The school has a higher incidence of poverty than many others on the North Shore, which can make paying for private lessons a challenge. In 2015, 48.3 percent of students were eligible for free or reduced-price meals, according to the Illinois school report card, compared to about 29 percent of the 12,000 students in Township High School District 214.

“Private lessons are strongly encouraged to develop both stylistic and improvisational skills,” Mr Logan writes on the school’s website, and the school provides lesson scholarships for students who need financial assistance but want to develop those skills.

“We have some socioeconomic challenges here,” he said, “but kids and their parents are just hard-working. There’s no sense of entitlement.”

“It doesn’t feel like I’m working hard,” Mr Ryan said. “I get to play my horn and have fun.”

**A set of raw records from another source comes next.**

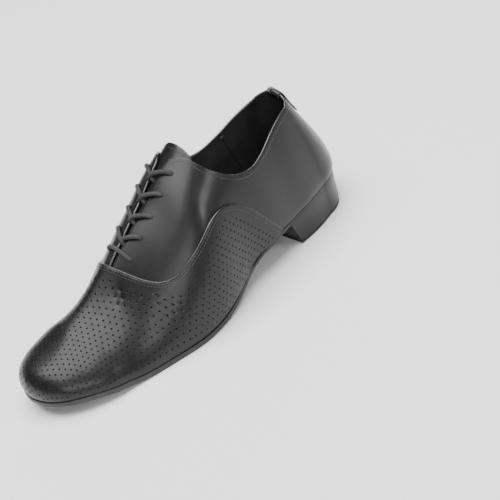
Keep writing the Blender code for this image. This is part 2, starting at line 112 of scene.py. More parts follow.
# Tongue and back strip
TONGUE_HALF = 0.0225
TONGUE_ROUND = 0.12
TONGUE_NARROWS = 0.30
TONGUE_TOP = 0.1150
TONGUE_END = 0.2060
STRIP_WIDTH = 0.0170
STRIP_NARROWS = 0.45
STRIP_LENGTH = 0.0220
STRIP_TURN = 0.0050

# Perforations, on a flat pattern whose half width is the leather's girth at the toe
PATTERN_HALF = 0.0640
HOLE_PITCH = 0.0045
HOLE_ROWS = 0.0039
HOLE_RADIUS = 0.00050
HOLE_RIM = 0.00026
HOLE_DENT = 0.00015
SEAM_MARGIN = 0.0068
FOOT_MARGIN = 0.0024
FILL_MARGIN = 0.0009
HOLE_SIDES = 8
PATTERN_REACH = 0.0750
EDGE_SLACK = 0.0005

# Stitches
STITCH_PITCH = 0.0024
STITCH_LENGTH = 0.0019
STITCH_WIDTH = 0.00042
TOP_STITCHES = 0.0026
SEAM_STITCHES = (0.0013, 0.0031)

LATERAL, MEDIAL = 1, -1


def table(names, *rows):
    """Rows of a short table, as one list for each named column."""
    return {name: [row[i] for row in rows] for i, name in enumerate(names.split())}


# RIBS, RIDGE and PROFILE's rise come from a fit to the photo's outline
RIBS = table(
    "t lateral medial bulge box lean",
    (0.00, 1.00, 1.00, 1.25, 2.55, 1.25),
    (0.33, 0.90, 0.97, 1.20, 2.50, 1.01),
    (0.67, 0.91, 1.00, 1.08, 2.52, 0.79),
    (1.00, 0.97, 1.04, 0.90, 2.58, 0.60),
    (1.12, 1.11, 1.00, 0.76, 2.47, 0.37),
    (1.25, 1.12, 0.81, 0.95, 2.33, 0.02),
    (1.40, 0.93, 0.63, 1.22, 2.20, -0.32),
    (1.55, 1.03, 0.70, 1.05, 2.03, -0.50),
    (1.70, 1.155, 0.865, 0.64, 1.68, -0.35),
    (1.85, 1.09, 0.93, 0.43, 1.42, -0.16),
    (2.00, 1.00, 0.89, 0.25, 1.57, -0.02),
    (2.33, 0.965, 0.93, 0.28, 1.80, 0.00),
    (2.67, 1.01, 0.97, 0.38, 2.25, 0.00),
    (3.00, 1.00, 1.00, 0.45, 2.58, 0.00),
)
PROFILE = table(
    "x rise heel_lift toe_lift",
    (0.00, 0.940, 1.000, 0.00),
    (0.10, 0.905, 0.970, 0.00),
    (0.20, 0.930, 0.903, 0.00),
    (0.30, 0.970, 0.775, 0.00),
    (0.38, 0.958, 0.560, 0.00),
    (0.46, 0.903, 0.260, 0.00),
    (0.54, 0.883, 0.055, 0.00),
    (0.62, 0.932, 0.000, 0.00),
    (0.70, 1.020, 0.000, 0.00),
    (0.78, 1.075, 0.000, 0.06),
    (0.84, 1.015, 0.000, 0.35),
    (0.90, 0.810, 0.000, 0.66),
    (0.96, 0.750, 0.000, 0.90),
    (1.00, 0.830, 0.000, 1.00),
)
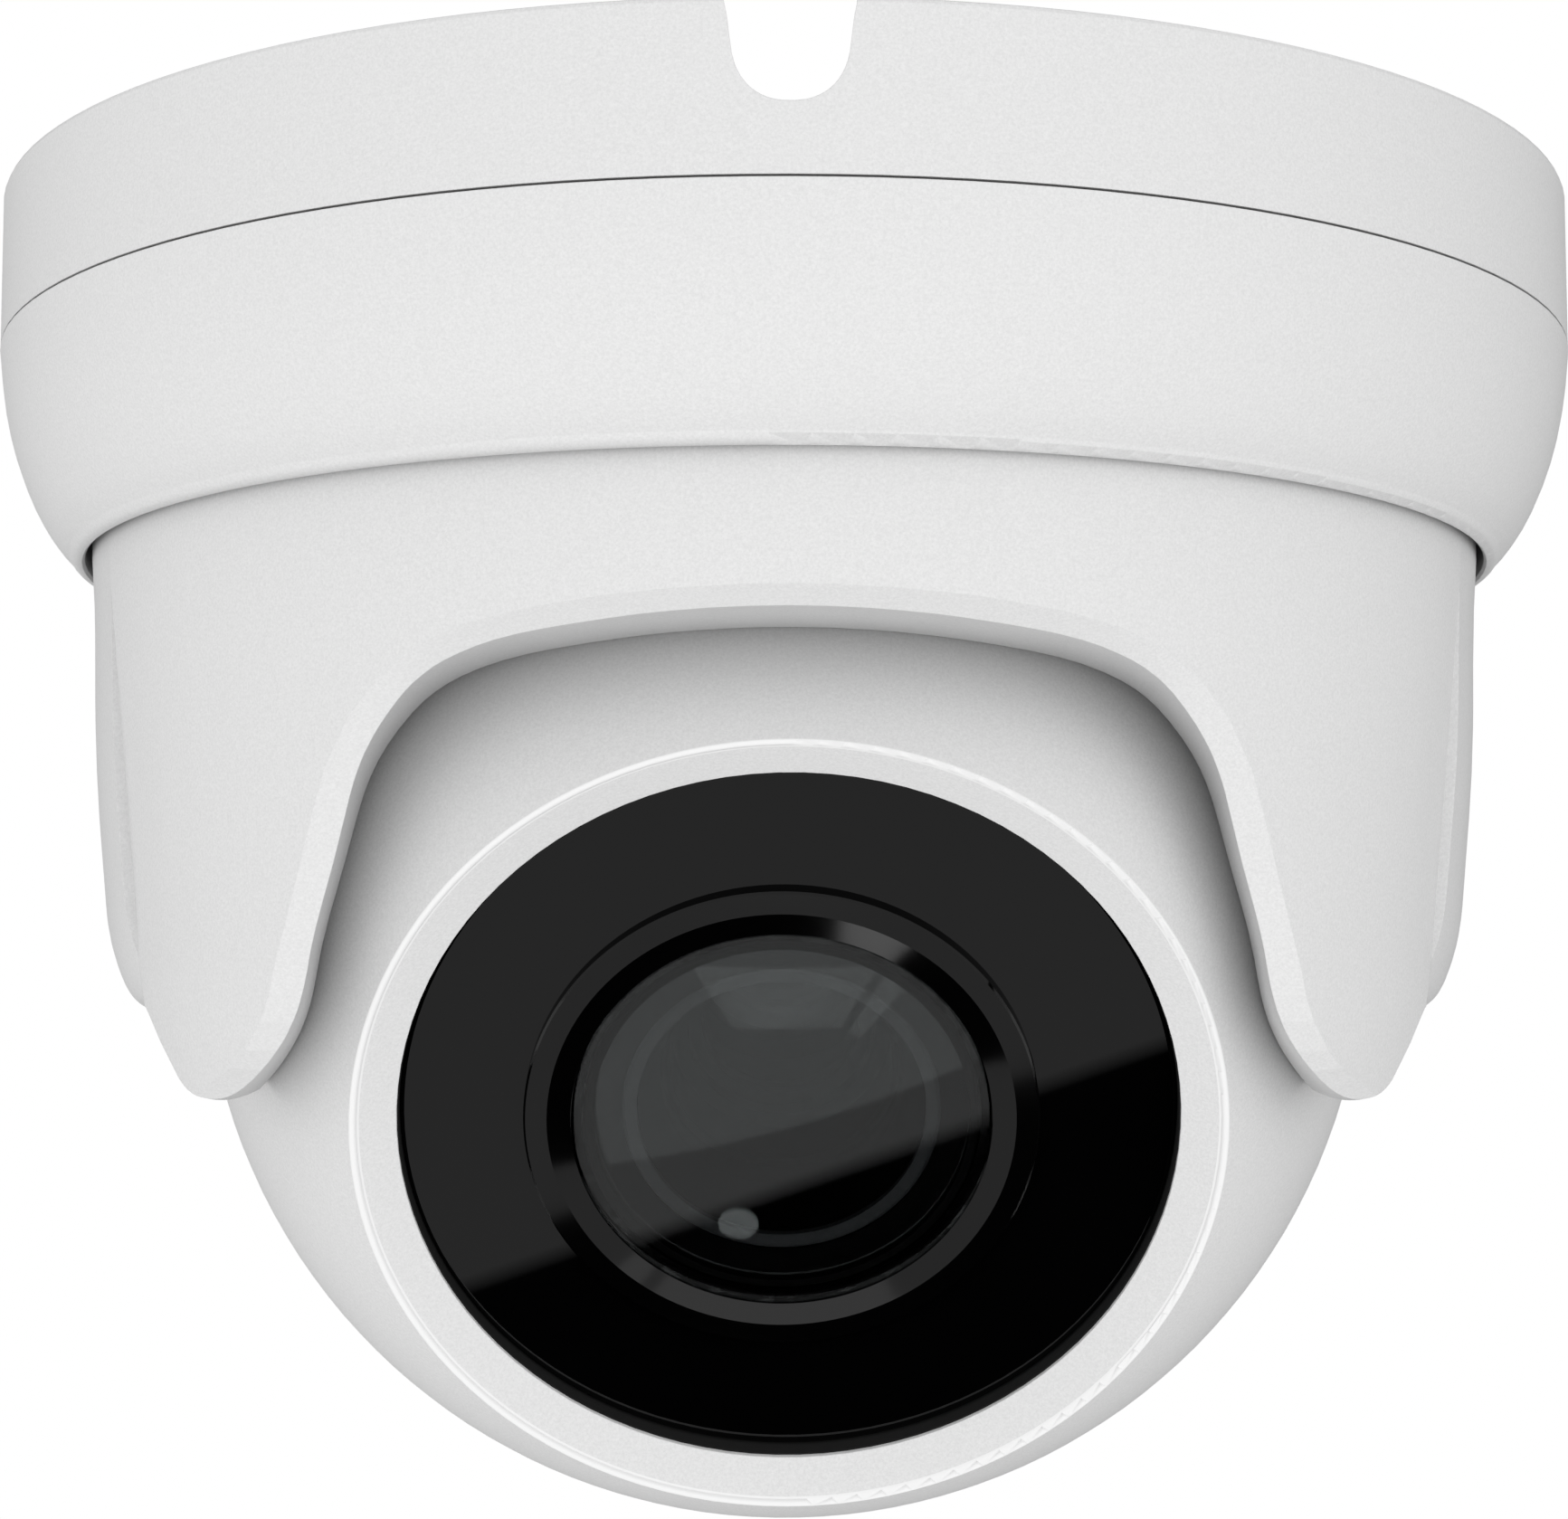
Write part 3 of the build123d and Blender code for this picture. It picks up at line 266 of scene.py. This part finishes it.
def coated(name, centre, strength):
    """Anti-reflection coated lens face: almost clear, faint mirror of the lights, normal taken from the sphere it is ground to."""
    m, nt, out = new_mat(name)
    ge = nt.nodes.new("ShaderNodeNewGeometry")
    sub = nt.nodes.new("ShaderNodeVectorMath")
    sub.operation = "SUBTRACT"
    sub.inputs[1].default_value = centre
    link(nt, ge.outputs["Position"], sub.inputs[0])
    nrm = nt.nodes.new("ShaderNodeVectorMath")
    nrm.operation = "NORMALIZE"
    link(nt, sub.outputs["Vector"], nrm.inputs[0])
    v = tex_coord(nt)
    n1 = noise(nt, v, 50.0, 2.0)
    tr = nt.nodes.new("ShaderNodeBsdfTransparent")
    link(nt, ramp(nt, n1, [(0.2, (0.95, 0.95, 0.955)), (0.8, (0.965, 0.965, 0.97))]), tr.inputs["Color"])
    gl = nt.nodes.new("ShaderNodeBsdfGlossy")
    gl.inputs["Roughness"].default_value = 0.0
    link(nt, nrm.outputs["Vector"], gl.inputs["Normal"])
    mix = nt.nodes.new("ShaderNodeMixShader")
    link(nt, mapr(nt, n1, strength * 0.97, strength * 1.03), mix.inputs["Fac"])
    link(nt, tr.outputs["BSDF"], mix.inputs[1])
    link(nt, gl.outputs["BSDF"], mix.inputs[2])
    link(nt, mix.outputs["Shader"], out.inputs["Surface"])
    return m


def pcb(name):
    """Solder-mask green with faint copper tracks under the mask."""
    m, nt, out = new_mat(name)
    v = tex_coord(nt)
    br = nt.nodes.new("ShaderNodeTexBrick")
    br.inputs["Scale"].default_value = 420.0
    br.inputs["Mortar Size"].default_value = 0.08
    br.inputs["Color1"].default_value = (0.010, 0.115, 0.045, 1)
    br.inputs["Color2"].default_value = (0.012, 0.135, 0.055, 1)
    br.inputs["Mortar"].default_value = (0.035, 0.20, 0.085, 1)
    link(nt, v, br.inputs["Vector"])
    p = principled(nt, out, rough=0.32, coat=0.35)
    link(nt, br.outputs["Color"], p.inputs["Base Color"])
    link(nt, bump(nt, br.outputs["Fac"], 0.15, 0.00003), p.inputs["Normal"])
    return m


def lamp_mat(name):
    m, nt, out = new_mat(name)
    v = tex_coord(nt)
    p = principled(nt, out, rough=0.08, ior=1.5, trans=0.55)
    n1 = noise(nt, v, 500.0, 3.0)
    link(nt, ramp(nt, n1, [(0.3, (0.30, 0.27, 0.36)), (0.7, (0.42, 0.38, 0.50))]), p.inputs["Base Color"])
    return m


MATS = {
    "white_powder_coat": powder("powder_white"),
    "black_window": gloss_black("ir_window_black"),
    "black_gloss": gloss_black("bezel_black", rough=0.05),
    "black_matte": plastic("matte_black", (0.022, 0.022, 0.024), 0.55),
    "black_rubber": plastic("rubber_black", (0.012, 0.012, 0.012), 0.72, 1800.0, 0.3),
    "clear_glass": clear("optical_glass"),
    "filter_glass": clear("filter_glass", 1.6, (0.35, 0.62, 0.66), 1.3),
    "anodised_black": plastic("anodised_black", (0.012, 0.012, 0.013), 0.38, 5200.0, 0.2),
    "cast_aluminium": metal("satin_aluminium", (0.70, 0.70, 0.71), 0.34),
    "plated_steel": metal("plated_steel", (0.62, 0.62, 0.63), 0.28),
    "circuit_green": pcb("solder_mask"),
    "chip_black": plastic("chip_black", (0.020, 0.020, 0.022), 0.5, 2200.0, 0.2),
    "lamp_clear": lamp_mat("lamp_resin"),
    "connector_ivory": plastic("connector_ivory", (0.68, 0.62, 0.50), 0.45),
    "ribbon_amber": plastic("ribbon_amber", (0.50, 0.24, 0.04), 0.3),
    "acetal_grey": plastic("acetal_grey", (0.30, 0.30, 0.31), 0.42),
}
slot_of = {s["node"]: s["material_slot"] for s in frame["record"]["subparts"]}
lens_black = plastic("lens_inner_black", (0.0035, 0.0035, 0.0036), 0.85, 2500.0, 0.0, spec=0.02)
OVERRIDE = {
    "front_lens_element": coated("coated_lens", DOME_C, 0.045),
    "lens_trim_ring": plastic("ring_grey", (0.050, 0.050, 0.051), 0.6, 3000.0, 0.0, spec=0.1),
    "lens_barrel": lens_black, "lens_front_collar": lens_black, "zoom_cell": lens_black, "focus_cell": lens_black,
    "light_baffle": lens_black,
    # the ball's front shell carries the painted lip highlight
    "ball_front_shell": paint_lip_highlight(powder("powder_white_ball_lip_highlight")),
}


def smooth(o, angle):
    me = o.data
    for pl in me.polygons:
        pl.use_smooth = True
    for nm in ("custom_normal",):
        if nm in me.attributes:
            me.attributes.remove(me.attributes[nm])
    me.set_sharp_from_angle(angle=math.radians(angle))


for n, o in nodes.items():
    m = OVERRIDE.get(n) or MATS[slot_of[n]]
    o.data.materials.clear()
    o.data.materials.append(m)
    for pl in o.data.polygons:
        pl.material_index = 0

# ------------------------------------------------------------------ world: even white room; a dark floor and a dim wall for the gloss
CAM_AZ = math.radians(-0.38)
cam_loc = Vector((0.0, -288.14, -75.08)) * MM
cam_pitch = math.radians(5.96)
rot = Matrix.Rotation(CAM_AZ, 4, "Z")
cam_loc = rot @ cam_loc
fwd = rot.to_3x3() @ Vector((0, math.cos(cam_pitch), math.sin(cam_pitch)))
upv = rot.to_3x3() @ Vector((0, -math.sin(cam_pitch), math.cos(cam_pitch)))
rgt = fwd.cross(upv)


def pixel_ray(px, py):
    return (fwd * 4158.8 + rgt * (px - 866.8) - upv * (py - 895.9)).normalized()


def mirror(r, n):
    return (r - n * (2 * r.dot(n))).normalized()


def dome_reflection(px, py):
    """Direction a view ray takes after the front lens element's outer face."""
    r = pixel_ray(px, py)
    oc = cam_loc - DOME_C
    b, c = r.dot(oc), oc.dot(oc) - DOME_R ** 2
    t = -b - math.sqrt(b * b - c)
    return mirror(r, (cam_loc + r * t - DOME_C).normalized())


dA, dB = mirror(pixel_ray(520, 1420), NW), mirror(pixel_ray(1297, 1150), NW)
split = dA.cross(dB).normalized()
if split.dot(mirror(pixel_ray(600, 1000), NW)) < 0:
    split = -split
# soft boxes, placed where the lens mirrors them: a wide one, a narrow strip beside it, and a small lamp
SOFT = [[(764, 1068), (972, 1068), (929, 1137), (810, 1137)], [(982, 1073), (1005, 1087), (951, 1148), (937, 1142)]]
SPOT, SPOT_HALF = dome_reflection(816, 1354), math.radians(1.35)

world = bpy.data.worlds.new("studio")
scene.world = world
world.use_nodes = True
nt = world.node_tree
nt.nodes.clear()
wout = nt.nodes.new("ShaderNodeOutputWorld")
geo = nt.nodes.new("ShaderNodeTexCoord")
lp = nt.nodes.new("ShaderNodeLightPath")


def dot_with(vec, d):
    n = nt.nodes.new("ShaderNodeVectorMath")
    n.operation = "DOT_PRODUCT"
    n.inputs[1].default_value = d
    link(nt, vec, n.inputs[0])
    return n.outputs["Value"]


DIRV = geo.outputs["Generated"]


def bg(strength, color=None, color_link=None, strength_link=None):
    b = nt.nodes.new("ShaderNodeBackground")
    b.inputs["Strength"].default_value = strength
    if color:
        b.inputs["Color"].default_value = (*color, 1)
    if color_link is not None:
        link(nt, color_link, b.inputs["Color"])
    if strength_link is not None:
        link(nt, strength_link, b.inputs["Strength"])
    return b.outputs["Background"]


def math_node(op, a, b=None, clamp=False):
    n = nt.nodes.new("ShaderNodeMath")
    n.operation = op
    n.use_clamp = clamp
    for i, v in enumerate((a, b)):
        if v is None:
            continue
        if isinstance(v, (int, float)):
            n.inputs[i].default_value = v
        else:
            link(nt, v, n.inputs[i])
    return n.outputs[0]


# diffuse light: an even base, large soft sources below, left, in front and to the front right
LOBES = [((0, 0, -1), 1.0, 0.471), ((-1, 0, 0), 2.0, 0.66), ((0, -1, 0), 2.0, 0.328), ((0.6, -0.8, 0), 5.0, 1.286),
         ((0, -0.75, 0.65), 5.0, 0.131), ((-0.55, -0.6, -0.6), 6.0, 0.599)]
amb = 0.435
for d, power, gain in LOBES:
    k = math_node("MAXIMUM", dot_with(DIRV, Vector(d).normalized()), 0.0)
    if power != 1.0:
        k = math_node("POWER", k, power)
    amb = math_node("ADD", math_node("MULTIPLY", k, gain), amb)
diffuse_bg = bg(1.0, (1, 1, 1), strength_link=math_node("MULTIPLY", amb, 0.955))
# gloss: a dim wall above the split plane, black below it, and the soft boxes
s = dot_with(DIRV, split)
wall = math_node("MULTIPLY", math_node("ADD", math_node("MULTIPLY", s, 200.0), 0.5, clamp=True), 0.46)
for quad in SOFT:
    ds = [dome_reflection(*q) for q in quad]
    mid_d = (ds[0] + ds[1] + ds[2] + ds[3]).normalized()
    inside = None
    for a_, b_ in zip(ds, ds[1:] + ds[:1]):
        e_ = a_.cross(b_).normalized()
        if e_.dot(mid_d) < 0:
            e_ = -e_
        g_ = math_node("ADD", math_node("MULTIPLY", dot_with(DIRV, e_), 900.0), 0.5, clamp=True)
        inside = g_ if inside is None else math_node("MULTIPLY", inside, g_)
    wall = math_node("ADD", wall, math_node("MULTIPLY", inside, 0.42))
spot = math_node("ADD", math_node("MULTIPLY", math_node("SUBTRACT", dot_with(DIRV, SPOT), math.cos(SPOT_HALF)), 40000.0), 0.5, clamp=True)
wall = math_node("ADD", wall, math_node("MULTIPLY", spot, 1.9))
gloss_bg = bg(1.0, (1, 1, 1), strength_link=wall)
cam_bg = bg(1.0, (1, 1, 1))
mix1 = nt.nodes.new("ShaderNodeMixShader")
link(nt, lp.outputs["Is Glossy Ray"], mix1.inputs["Fac"])
link(nt, diffuse_bg, mix1.inputs[1])
link(nt, gloss_bg, mix1.inputs[2])
mix2 = nt.nodes.new("ShaderNodeMixShader")
link(nt, lp.outputs["Is Camera Ray"], mix2.inputs["Fac"])
link(nt, mix1.outputs["Shader"], mix2.inputs[1])
link(nt, cam_bg, mix2.inputs[2])
link(nt, mix2.outputs["Shader"], wout.inputs["Surface"])

# ------------------------------------------------------------------ floor, far below
bpy.ops.mesh.primitive_plane_add(size=4.0, location=(0, 0, -0.66))
floor = bpy.context.object
floor.name = "studio_floor"
fm, fnt, fout = new_mat("pale_floor")
fp = principled(fnt, fout, rough=0.9, spec=0.0)
fp.inputs["Emission Color"].default_value = (1.0, 1.0, 1.0, 1.0)
fp.inputs["Emission Strength"].default_value = 0.35
fn = noise(fnt, tex_coord(fnt), 30.0, 3.0)
link(fnt, ramp(fnt, fn, [(0.3, (0.86, 0.86, 0.86)), (0.7, (0.88, 0.88, 0.88))]), fp.inputs["Base Color"])
floor.data.materials.append(fm)
floor.visible_glossy = False
floor.visible_diffuse = False

# ------------------------------------------------------------------ camera
cam = bpy.data.objects.new("camera", bpy.data.cameras.new("camera"))
scene.collection.objects.link(cam)
cam.data.sensor_width = 36.0
cam.data.lens = 4158.8 / 1733.0 * 36.0
cam.data.shift_x = (866.5 - 866.8) / 1733.0
cam.data.shift_y = (895.9 - 839.5) / 1733.0
cam.location = cam_loc
cam.rotation_mode = "QUATERNION"
cam.rotation_quaternion = fwd.to_track_quat("-Z", "Y")
cam.data.clip_start, cam.data.clip_end = 0.01, 50.0
scene.camera = cam

for n, o in nodes.items():
    smooth(o, 9 if n == "hood_shell" else 22)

As a reward for all that work, the ensemble gets to perform with world-class guest artists. Wayne Bergeron, Mark Colby, Peter Erskine, Rob Parton, Terell Stafford, and many others have joined Wheeling’s Jazz Band I on the stage. The group performs several charts every year from a variety of professional big band libraries and has even commissioned works by notable jazz composers and arrangers.

“Playing music at a high level and having fun along the way is what we do,” Mr Logan said. He is set to retire at the end of this school year. “If you do the work, then the performance becomes a celebration of quality.”

“Jazz music is a language of communication,” Mr Ryan said, describing his trumpet playing on stages that were filled with the people who have come into his life. “And it’s much easier and much more fun to communicate with your friends.”